OSHA has released interim guidance on preventing occupational exposure to Zika virus for outdoor and mosquito control workers as well as for healthcare and laboratory workers. Guidance here.

Summary of NNU’s response and concerns in letter to OSHA:

NNU is concerned about the treatment of OSHA’s Bloodborne Pathogen (BBP) Standard in this guidance document. OSHA’s BBP Standard requires employers to create an Exposure Control Plan that assesses risk for occupational exposure to bloodborne pathogens and then utilizes engineering and administrative controls to prevent exposure. Where engineering or administrative controls are not fully protective, the employer is required to provide PPE (29 CFR 1910.1030 (d)(2)(i)). The standard states:

Personal protective equipment will be considered “appropriate” only if it does not permit blood or other potentially infectious materials to pass through to or reach the employee’s work clothes, street clothes, undergarments, skin, eyes, mouth, or other mucous membranes under normal conditions of use and for the duration of time which the protective equipment will be used. (29 CFR 1910.1030(d)(3)(i))

 The guidance document, however, discusses a difference between universal and standard precautions, stating:

In healthcare, standard precautions can be used to expand the universal precautions required by the BBP standard by adding several protections (including expanded PPE) not covered by the BBP standard. Standard precautions include, but are not limited to, hand hygiene and the use of PPE to avoid direct contact with blood and other potentially infectious materials…. (page 4)

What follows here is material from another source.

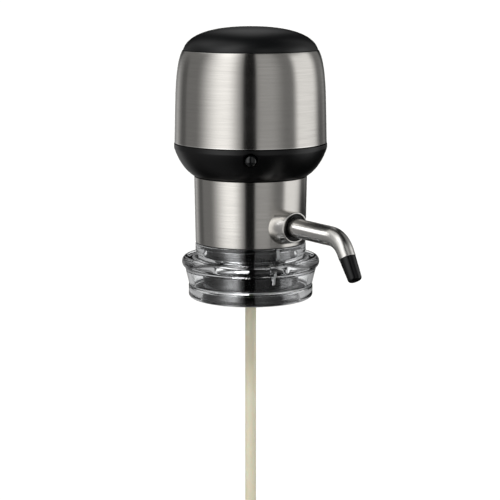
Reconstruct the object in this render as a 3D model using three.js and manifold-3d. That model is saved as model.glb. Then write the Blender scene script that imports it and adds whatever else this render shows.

However, we know that the BBP Standard requires employers to provide engineering controls and PPE that prevent direct contact with blood or other potentially infectious materials. Hand washing after removal of PPE is also required by the BBP Standard (29 CFR 1910.1030(d)(2)(v)). We have written to federal OSHA, requesting that they clarify their guidance document to indicate that employers are required under the BBP Standard to provide PPE and other equipment “to avoid direct contact with blood and other potentially infectious materials” and that occupational Zika virus exposure is fully covered by the BBP Standard.